Ante esa joven cabeza laureada/ contemplarán tu cuerpo inerte/ y descubrirán entre los rizos de tu pelo/ una guirnalda aún sin marchitar». ¿Les suena? No es el poema de Alfred Housman a un joven atleta moribundo. Es la voz doblada de Meryl Streep cuando tenía una granja en África. Nunca fue el cabello tan buen hilo conductor entre Eros y Tánatos: el agua enjabonada que cae al suelo del campamento como espuma de Urano; la tierra machacada sobre el pelo recogido, mies de la misma paletada que sepultará a Denys. Esa se dice que es la gloria de los que mueren jóvenes, bonitos cadáveres apalabrados para la eternidad.

Uno de los escogidos para una apolínea posteridad acaba de cumplir 100 años y un día. No es bueno mentar los tremendos dolores de espalda de aquel católico de ascendencia irlandesa que hizo cumbre en la Casa Blanca. John F. Kennedy prometió que un hombre pondría un pie en la luna, y el patriarca del clan (un Maquiavelo con gafas de contable) se juramentó que uno de sus hijos sería el hombre más poderoso del planeta. El elegido era Joseph, el primogénito, pero en el bombardeo de su avión de combate se coló el albur de la II Guerra Mundial. Los dolores de espalda incordian el apogeo de Camelot, acaso menos que los deslices de un mujeriego que bisagró una época fascinante. En la tumba de Kennedy siempre brillarán las palmatorias de las conspiraciones: Cuba como el gatillazo de la guerra fría, y Berlín como símbolo de una bravucona bondad; el oso ruso poniendo nuevamente en bandeja, tras la inmolación de las playas de Normandía, el arrojo y la generosidad americana.

El sepia siempre se pastelea con aquellos tomavistas de la Casa Blanca. Con esta Administración norteamericana, juega la nostalgia y gana. Bergoglio podía guardar las reminiscencias del Papa Bueno: Jackie Kennedy sí llevaba mantilla en su audiencia con Juan XXIII, y no esa especie de trooper de la Legión 501 de Stars War que emulaban las mujeres de Trump. El ego de la viuda de Dallas era superlativo, pero su frivolidad se excusó por la plasticidad de una vida nada varada: Se tonadilló en el mismo Palacio sevillano en el que Antonio Machado bebió los ripios de su infancia.
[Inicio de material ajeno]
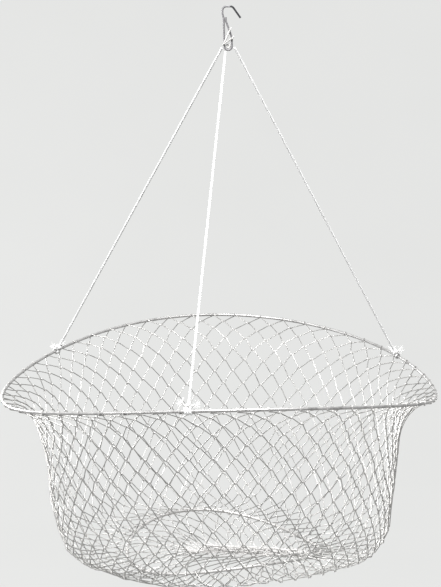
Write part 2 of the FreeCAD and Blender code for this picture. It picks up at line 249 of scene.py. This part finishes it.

Y se desposó con la insolencia de bañarse desnuda en Skorpios, en lugar de almibarar, después de Lincoln, el legado del mártir de América.

Kennedy hizo criogenizar una época, y hasta las chapas de los soldados que combatieron al Vietcong huelen aún a fresco. El mito se hace hueco en los codazos del contraste, más aún cuando el homónimo de su centenario despliega una burda arrogancia, sazonada por la cutrez de su ensimismamiento. JFK no llegó a desatar la inquietante armonía de los cincuenta, pero sus pecados, incluida la profecía de Palomares, se expían por prender la pira de un tiempo ilusionante. Y hasta la guerra fría, con el estraperlo de vodka y Marlboro, se antojaba más libre que estas guerras del medievo.

Kennedy no alcanzó la brillantez de Roosevelt, el Campeador de Yalta que hizo definitivamente el XX como el siglo de los americanos. Pero este nuevo señor de Camelot se llevó a la sien la guirnalda del atleta moribundo.